Task description => Write out, word for word, only the data from its first line to the line containing "hatched side label.".

Data excerpt =>
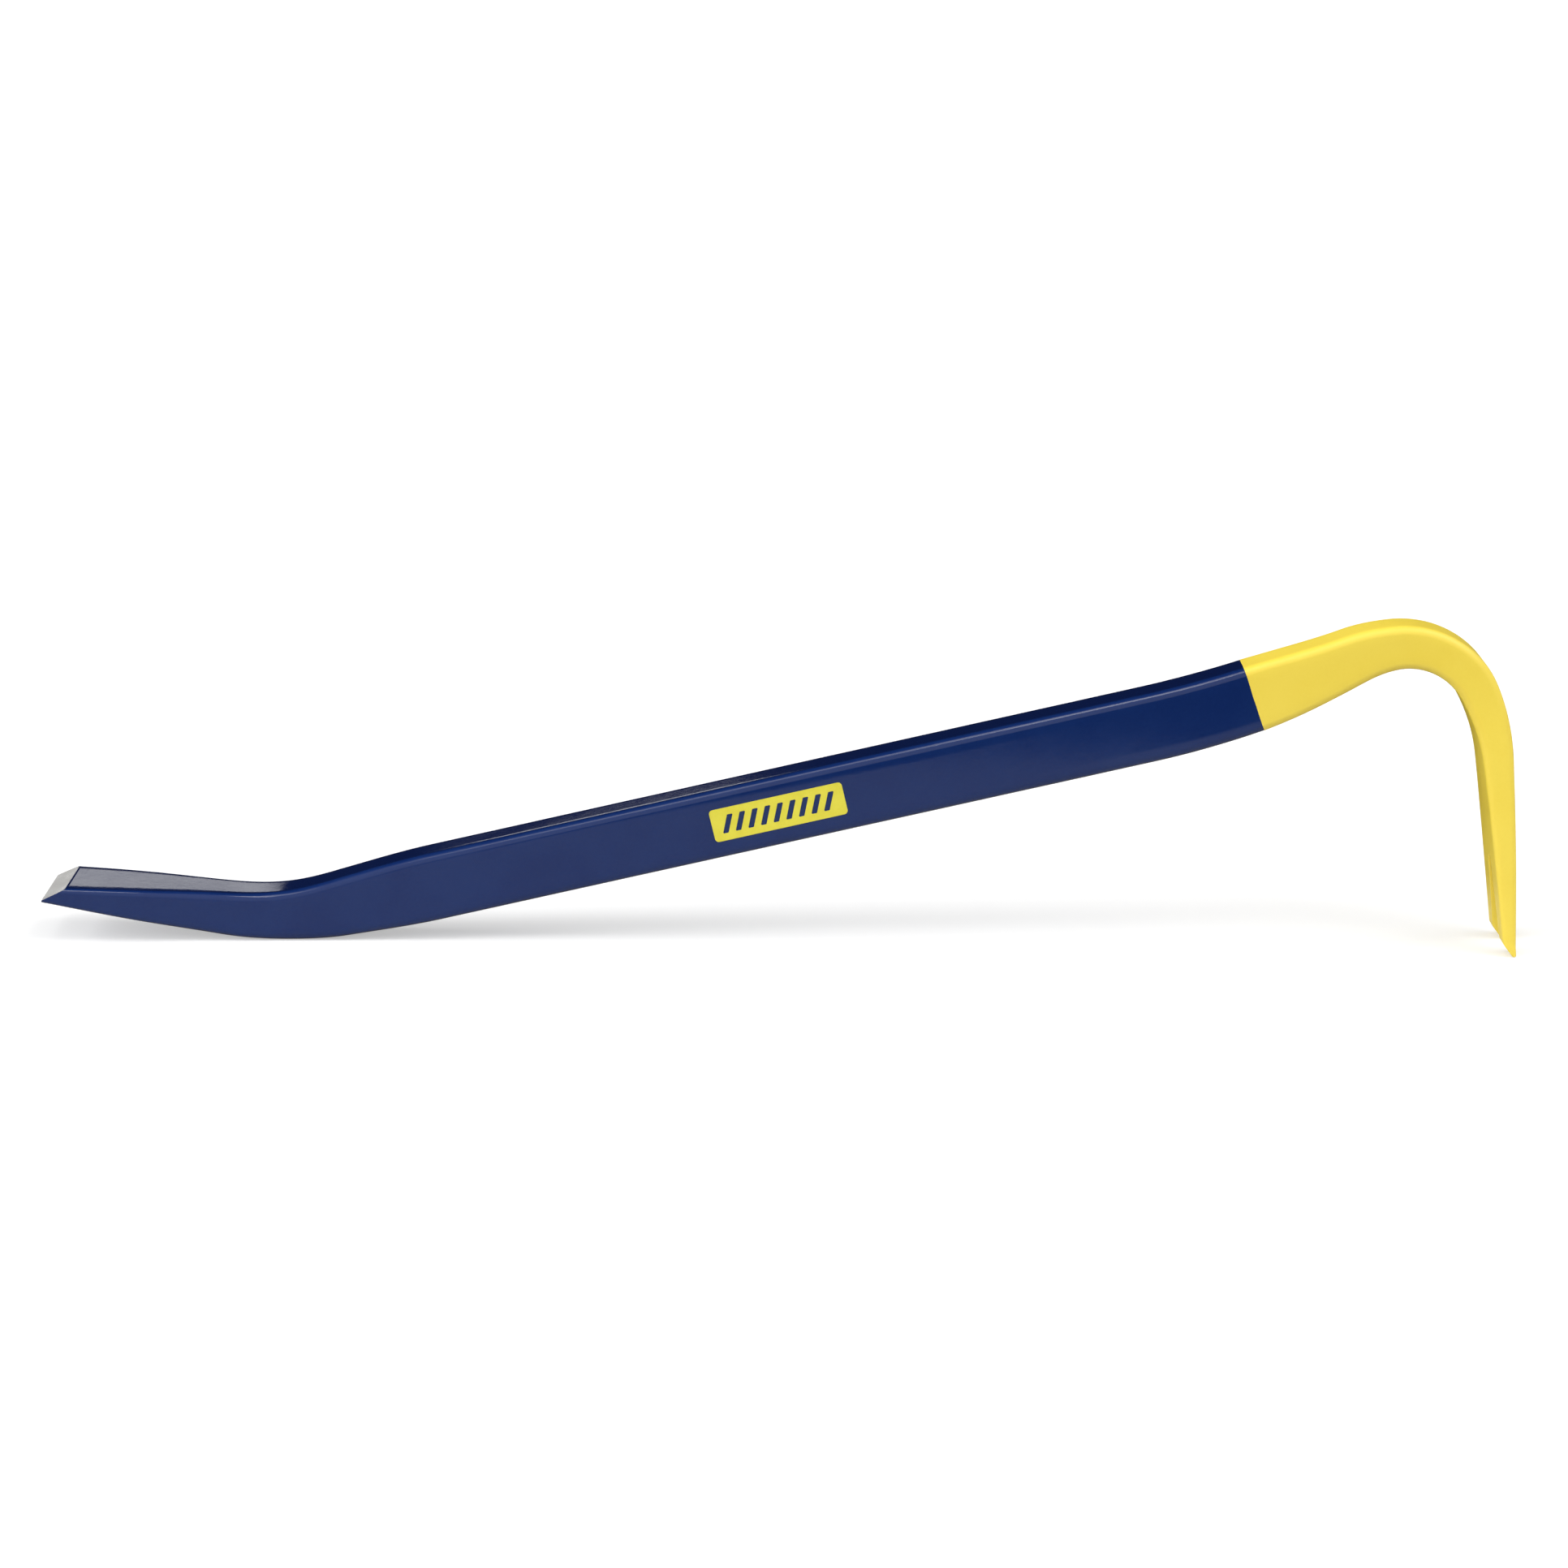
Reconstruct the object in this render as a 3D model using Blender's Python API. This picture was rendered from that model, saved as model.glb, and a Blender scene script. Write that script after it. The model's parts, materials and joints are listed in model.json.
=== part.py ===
"""Gooseneck wrecking bar: one steel forging, two enamel coats and a hatched side label.

Metres, +Z up. The bar runs along X with its chisel at -X and its hook at +X, and stands on its heel
and its claw tip. The origin is on that surface, under the middle of the bar's box. The pieces are
modelled in the bar's own frame, whose +X follows the blade from the middle of its cutting edge, and
hang on an empty that sets the bar down.
"""
from math import atan2, cos, hypot, radians, sin, tan

import bmesh
import bpy
from mathutils import Vector

# The centreline, from the chisel's edge to the claw's edge: each stretch's length and turn.
BLADE_LENGTH = 0.0555
HEEL_LENGTH = 0.0370
HEEL_TURN = radians(21.0)
ROOT_LENGTH = 0.0300
SHANK_LENGTH = 0.2255
NECK_LENGTH = 0.0665
NECK_TURN = radians(12.0)
SHOULDER_LENGTH = 0.0130
SHOULDER_TURN = radians(-16.0)
CROWN_LENGTH = 0.0320
CROWN_TURN = radians(-72.5)
THROAT_LENGTH = 0.0230
THROAT_TURN = radians(-20.0)
LEG_LENGTH = 0.0615
LEG_TURN = radians(-2.0)

# Heights of the section, across the bar in the plane of its bends.
CHISEL_EDGE_HEIGHT = 0.0049
BLADE_MIDDLE_HEIGHT = 0.0097
BLADE_END_HEIGHT = 0.0137
HEEL_MIDDLE_HEIGHT = 0.0157
HEEL_END_HEIGHT = 0.0189
SHANK_HEIGHT = 0.0218
NECK_MIDDLE_HEIGHT = 0.0212
NECK_END_HEIGHT = 0.0161
SHOULDER_END_HEIGHT = 0.0140
CROWN_END_HEIGHT = 0.0119
THROAT_END_HEIGHT = 0.0094
LEG_MIDDLE_HEIGHT = 0.0067
CLAW_EDGE_HEIGHT = 0.0038

# Widths of the section, along Y.
CHISEL_WIDTH = 0.0270
BLADE_MIDDLE_WIDTH = 0.0236
BLADE_END_WIDTH = 0.0174
SHANK_WIDTH = 0.0145
CROWN_END_WIDTH = 0.0165
THROAT_END_WIDTH = 0.0200
LEG_MIDDLE_WIDTH = 0.0240
CLAW_WIDTH = 0.0260

# Radii of the section's four edges.
CHISEL_EDGE_RADIUS = 0.0015
SHANK_EDGE_RADIUS = 0.0026
CLAW_EDGE_RADIUS = 0.0015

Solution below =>
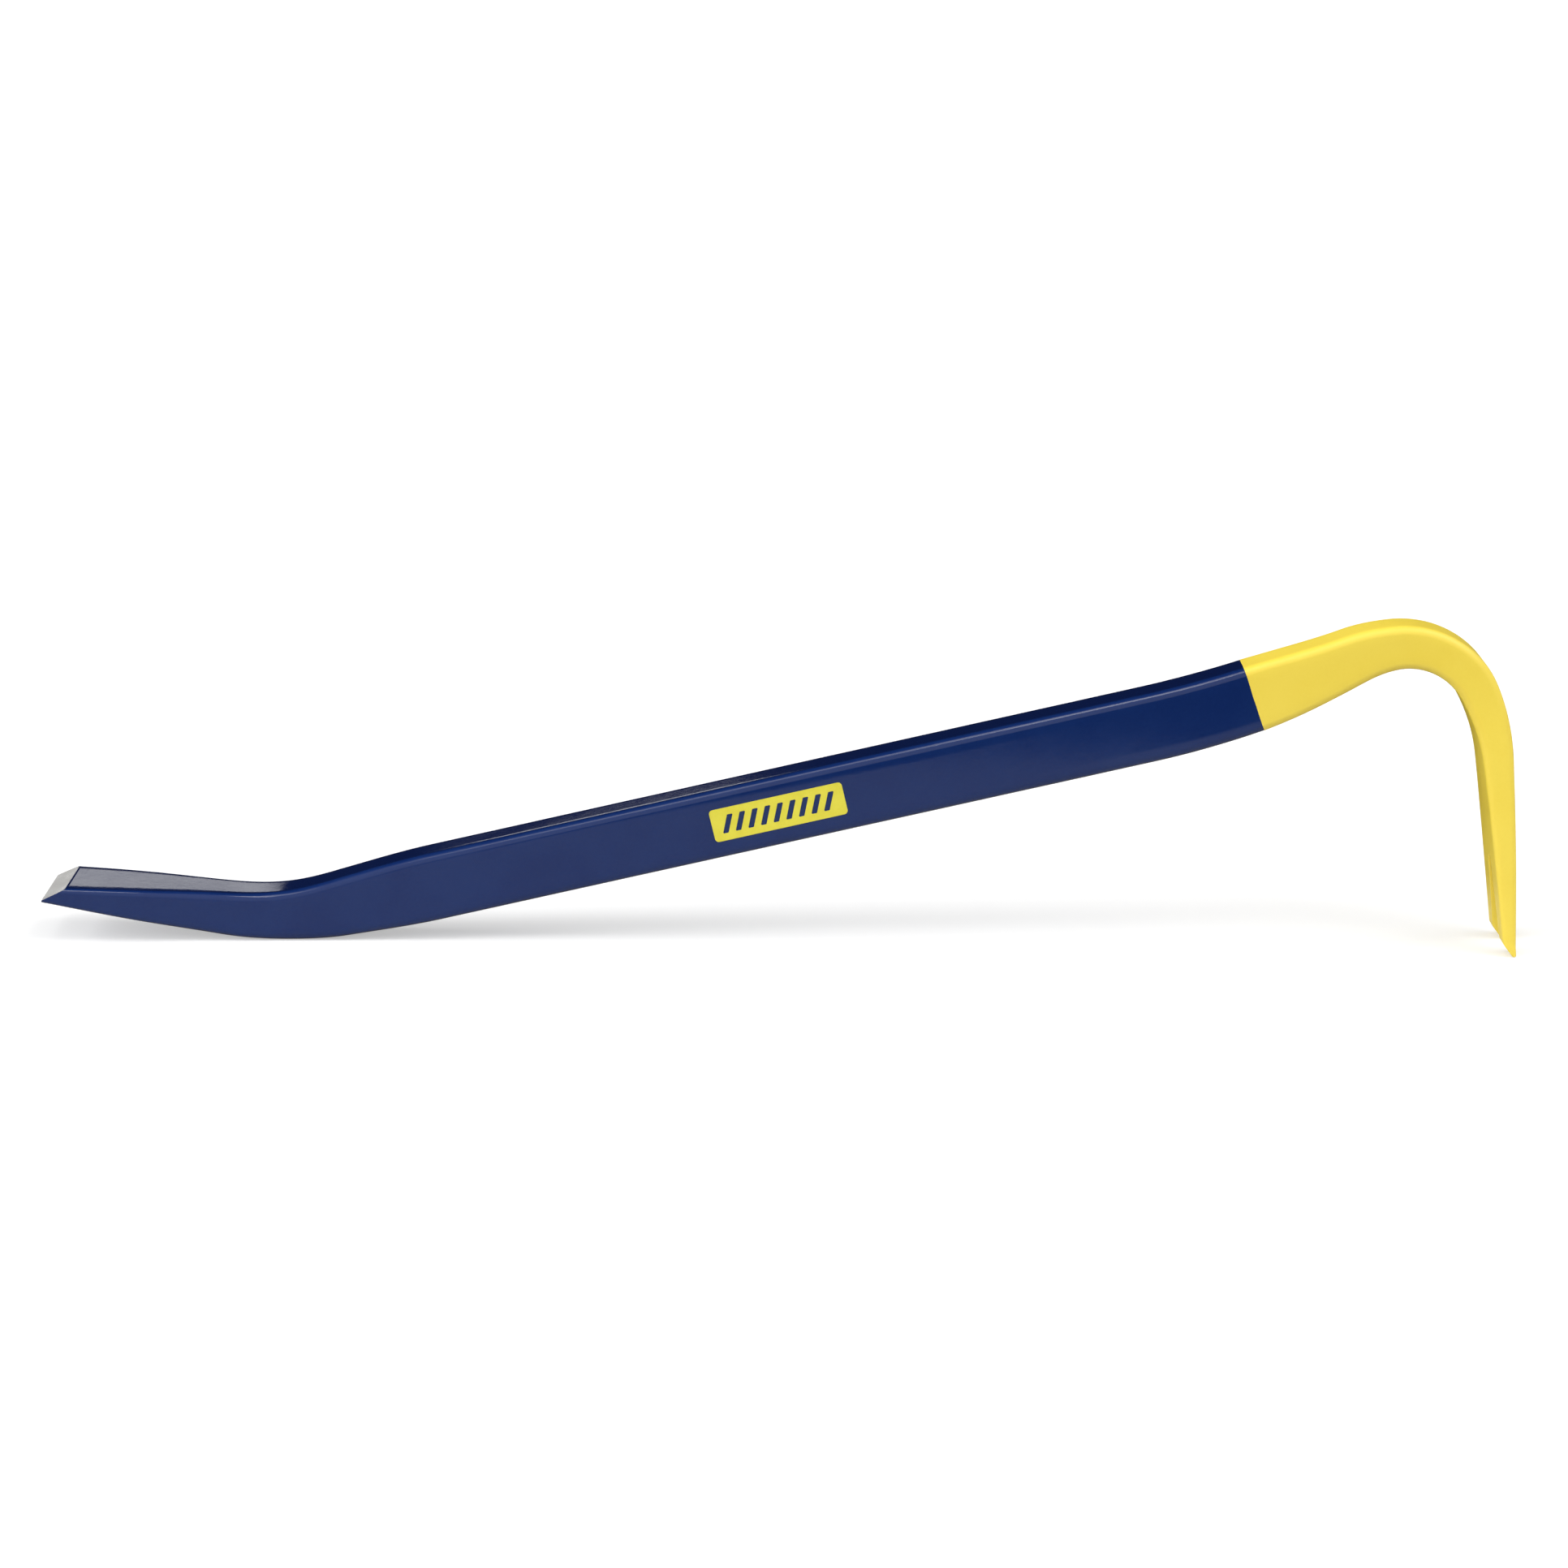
Reconstruct the object in this render as a 3D model using Blender's Python API. This picture was rendered from that model, saved as model.glb, and a Blender scene script. Write that script after it. The model's parts, materials and joints are listed in model.json.
=== part.py ===
"""Gooseneck wrecking bar: one steel forging, two enamel coats and a hatched side label.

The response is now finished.